Erstens: Die Produktion von billigen Massengütern automatisieren. Zweitens: Das Produkteangebot auf Spezialitäten mit hoher Wertschöpfung fokussieren. Dank dieser Strategie konnte die Industrie in der Schweiz als einzigem westlichem OECD-Land ihren Anteil am Bruttoinlandprodukt seit 1990 bei rund 20 Prozent halten. Die Schweiz ist deshalb, gemessen an der Industrieproduktion pro Kopf, das am stärksten industrialisierte Land der Welt. Die nackten Zahlen verraten allerdings nicht, wie stark sich die Schweizer Industrie in diesen zwanzig Jahren wandelte. Einerseits stieg die Pharmaindustrie, die 1990 noch einen Anteil von 9% an den Exporten produzierte, mit einem Anteil von 30% zur wichtigsten Branche auf. Anderseits änderte sich die Zusammensetzung der Belegschaften in den Industriefirmen grundlegend.

Siegeszug der Symbol-Analytiker

Der zweite Sektor insgesamt – Industrie, Gewerbe, Bau – erlebte in den letzten Jahren eine «Tertiarisierung» durch immer mehr Beschäftigte, die Dienstleistungen erbringen. Die Schweizer Industrie machte exemplarisch eine Entwicklung durch, die der amerikanische Ökonomieprofessor und Ex-Arbeitsminister Robert Reich schon in seinem immer noch lesenswerten Buch «The Work of Nations» von 1991 («Die neue Weltwirtschaft», 1996) aufzeigte: Sie braucht immer weniger Beschäftigte, die repetitive Tätigkeiten ausüben, weil Automaten und Roboter diese übernehmen. Dafür setzt sie immer mehr «Symbol-Analytiker» ein, wie sie Reich nannte, also Menschen, die Probleme lösen, indem sie Symbole manipulieren. Diese Fachkräfte steuern die Produktion (Techniker, Informatiker, Prozessmanager), entwickeln oder vermarkten Produkte (Forscher, Kreative, Marketingspezialisten) oder führen die Unternehmen (Manager, Finanzfachleute).

Führungskräfte vermehrten sich

Diese Entwicklung zeigt sich deutlich in der – leider nicht nach Sektoren erhobenen – Schweizer Beschäftigungsstatistik. Die Zahl der Hilfsarbeitskräfte ging seit 1991 von 255‘000 auf 180‘000 zurück, jene der Maschinenbediener sackte in der Krise der Neunzigerjahre von 194‘000 in kurzer Zeit auf 160‘000 ab und stieg im Boom der Nullerjahre nur wieder auf 180‘000 an. Dafür nahm die Zahl der Techniker in diesem Zeitraum von 600‘000 auf 790‘000 zu, jene der Akademiker verdoppelte sich fast von 574‘000 auf 995‘000 und jene der Führungskräfte verdreifachte sich gar von 116‘000 auf 348‘000.

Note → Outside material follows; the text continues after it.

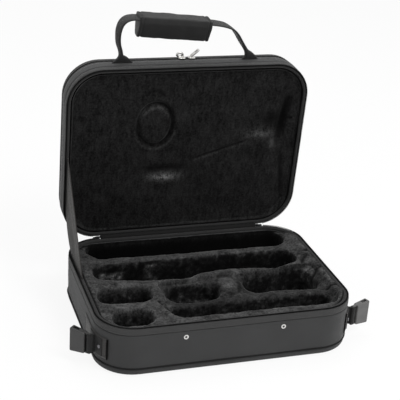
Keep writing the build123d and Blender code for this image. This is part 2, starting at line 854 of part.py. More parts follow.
def pull(frame, name, raised):
    """A slider's pull tab on its cross pin, raised so many degrees from lying flat."""
    turn = radians(raised)
    pin = Plane(
        origin=frame.from_local_coords(Vector(0, 0, slider_plate + pull_pin_height)),
        x_dir=frame.x_dir * cos(turn) + frame.z_dir * sin(turn),
        z_dir=frame.z_dir * cos(turn) - frame.x_dir * sin(turn),
    )
    arm_end = lug_length / 2 + pull_arm_clearance
    with BuildPart() as tab:
        with BuildSketch(pin):
            with Locations((pull_length / 2 - pull_arm_round / 2, 0)):
                RectangleRounded(pull_length + pull_arm_round, pull_width, pull_width / 3)
            with Locations((-pull_arm_round, 0)):
                Rectangle(
                    2 * (arm_end + pull_arm_round),
                    lug_width + 2 * pull_arm_clearance,
                    mode=Mode.SUBTRACT,
                )
            with Locations((pull_length - pull_hole_inset, 0)):
                SlotOverall(pull_hole_length, pull_hole_width, mode=Mode.SUBTRACT)
        extrude(amount=pull_thickness / 2, both=True)
        across = Plane(origin=pin.origin, x_dir=pin.x_dir, z_dir=pin.y_dir)
        with BuildSketch(across):
            Circle(pull_pin_radius)
        extrude(amount=pull_width / 2 - pull_pin_inset, both=True)
    save(tab.part, name)


pocket_slider_height = case_depth - pocket_inset + pocket_coil_height + fit
for side, word, slider_x, raised in (
    (-1, "left", pocket_slider_left_x, pocket_pull_left_raised),
    (1, "right", pocket_slider_right_x, pocket_pull_right_raised),
):
    on_pocket_zip = Plane(
        origin=lid_point(slider_x, pocket_slider_height, pocket_zip),
        x_dir=(side, 0, 0),
        z_dir=lid_up,
    )
    slider(on_pocket_zip, f"pocket_slider_{word}")
    pull(on_pocket_zip, f"pocket_pull_{word}", raised)

main_slider_x = (hinge_width + slider_length) / 2 + fit
main_slider_height = base_height - main_slider_drop
for side, word in ((-1, "left"), (1, "right")):
    on_rear_wall = Plane(
        origin=(side * main_slider_x, half_depth + fit, main_slider_height),
        x_dir=(-side, 0, 0),
        z_dir=(0, 1, 0),
    )
    gap_low = base_height + fit - main_slider_height
    gap_high = slider_width / 2
    slider(on_rear_wall, f"main_slider_{word}", side * gap_low, side * gap_high)
    pull(on_rear_wall, f"main_pull_{word}", main_pull_raised)
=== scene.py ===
"""A zippered clarinet case, standing open: its looks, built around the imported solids.

Everything is in metres, in the case's own frame: +X right, -Y front, +Z up.
"""

import json
from math import copysign, cos, hypot, pi, radians, sin

import bpy
import numpy as np
from mathutils import Matrix, Vector, noise


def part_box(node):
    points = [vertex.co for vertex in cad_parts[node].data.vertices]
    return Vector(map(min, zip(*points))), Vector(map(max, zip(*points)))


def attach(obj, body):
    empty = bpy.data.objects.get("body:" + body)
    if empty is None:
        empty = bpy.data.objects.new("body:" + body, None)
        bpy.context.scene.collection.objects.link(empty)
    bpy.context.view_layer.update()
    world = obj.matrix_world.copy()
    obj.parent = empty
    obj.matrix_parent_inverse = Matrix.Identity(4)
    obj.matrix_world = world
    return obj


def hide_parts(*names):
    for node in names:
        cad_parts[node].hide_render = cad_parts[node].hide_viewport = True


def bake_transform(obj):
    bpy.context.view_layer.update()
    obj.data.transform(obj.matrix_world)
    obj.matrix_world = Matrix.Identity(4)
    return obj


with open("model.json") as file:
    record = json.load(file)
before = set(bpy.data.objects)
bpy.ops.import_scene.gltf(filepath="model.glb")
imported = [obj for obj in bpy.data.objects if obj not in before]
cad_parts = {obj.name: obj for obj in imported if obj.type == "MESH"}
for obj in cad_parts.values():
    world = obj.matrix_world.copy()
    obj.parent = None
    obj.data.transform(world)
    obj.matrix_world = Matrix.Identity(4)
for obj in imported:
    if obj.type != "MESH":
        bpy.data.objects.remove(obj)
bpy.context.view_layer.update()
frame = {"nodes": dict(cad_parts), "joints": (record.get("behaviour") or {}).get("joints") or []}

MM = 0.001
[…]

Talente aus dem Ausland geholt

1991 waren 87 Prozent der Führungskräfte Schweizer, 2011 nur noch 74 Prozent; die Zahl der ausländischen Führungskräfte verfünffachte sich in dieser Zeit. Dieselbe Entwicklung ist bei den anderen hochqualifizierten Beschäftigten zu beobachten. Das zeigt: Die Schweizer Wirtschaft, gerade die Industrie, konnte sich nur wandeln und weiter wachsen, weil sie mangels Arbeitskräfteangebots im Inland die Fachleute, die sie brauchte, aus dem Ausland holte. Und diese Arbeitskräfte brachten ganz andere Qualifikationen mit als die traditionellen «Fremdarbeiter» aus Italien, Iberien und dem Balkan, wie auf der Grafik zu sehen ist. 1970 hatte eine Mehrheit der Ausländer (58%) keinerlei Berufsbildung, 2010 aber nur noch eine kleine Minderheit von 16%. Seit 2000 verfügt die Hälfte der Ausländer über einen Hochschulabschluss.

Fehler nicht wiederholen

Die Probleme, die sich aus dieser Überschichtung ergeben, führen zu immer heftigeren Debatten. Die Schweizer Wirtschaft muss sich deshalb wohl darauf besinnen, die Fehler der 1960er-Jahre nicht zu wiederholen: Damals holte sie (schlecht qualifizierte) Arbeitskräfte ins Land, statt Arbeitsplätze auszulagern – dafür büsste die Schweiz in den 1970er-Jahren mit einer schweren Krise. Heute müssten sich die Unternehmen auf jene Produktion mit der höchsten Wertschöpfung fokussieren, dank der die Schweizer Industrie ihre führende Stellung auch in Zukunft behaupten kann.